Stockton Mayor Ann Johnston described the bullet train as a "fabulous" project but expressed dismay that the initial segment did not link Merced and Fresno, two university towns. The initial leg should not "go from one unknown location to another unknown location," she told the board.

Supporters of the route took umbrage at the suggestion that the rail system was starting in an area of little transportation consequence.

"This is not a train to nowhere," Visalia Mayor Bob Link said. "Fresno is one of the largest cities in California."

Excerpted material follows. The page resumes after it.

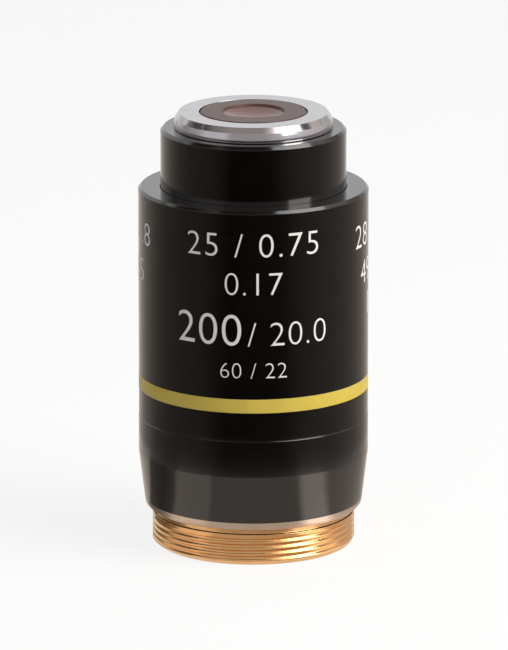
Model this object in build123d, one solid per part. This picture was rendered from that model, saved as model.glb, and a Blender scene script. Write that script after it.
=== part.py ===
from build123d import *

import os
from dataclasses import dataclass
from math import copysign, sqrt

# A tenfold plan objective with the M25 x 0.75 fitting, standing on the end of its thread.
# Millimetres. The optical axis is Z, the thread end is at height 0 and the front lens looks up.
# Everything but the screws and slots is turned, so most values are radii or heights on that axis.

# Fitting thread and the mount behind it
THREAD_RADIUS = 12.5
THREAD_LENGTH = 3.9
THREAD_CHAMFER = 0.4
RELIEF_DEPTH = 0.3
RELIEF_LENGTH = 0.7
REAR_BORE_WALL = 2.7
SPIGOT_WALL = 1.2

# Tapered collar between the thread and the sleeve
COLLAR_HEIGHT = 11.6
COLLAR_FOOT_WALL = 0.73
COLLAR_FOOT_CHAMFER_WIDTH = 0.4
COLLAR_FOOT_CHAMFER_HEIGHT = 0.45
COLLAR_BRIGHT_CUT_WIDTH = 0.11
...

Former Los Banos Assemblyman Rusty Areias made an impassioned plea for the project, which is expected to create thousands of jobs. " 'Nowhere' will never share in the prosperity of this state until you do something about its relative isolation… it will remain the New Appalachia."

The Central Valley was targeted as a starting point to rapidly create jobs and avoid the expected resistance in Los Angeles and San Francisco, said Rob Kulat, a Federal Railroad Administration spokesman.

"It's a starting point for the larger development and it has to be really seen in that context," Kulat said.

The selection was made as a December deadline looms to secure federal money approved for the project.

State Sen. Alan Lowenthal (D-Long Beach), who chairs the Senate committee that oversees the high-speed rail project, said the board is acting prematurely. Critical questions about financial management, future funding, ridership projections and other issues have not been answered, he said.

"You don't want to lose the federal funds, but you don't want to make a poor decision in a panic mode," he said.

The agency could be creating an "orphan" stretch of track, Lowenthal said, that will never be used by high-speed trains.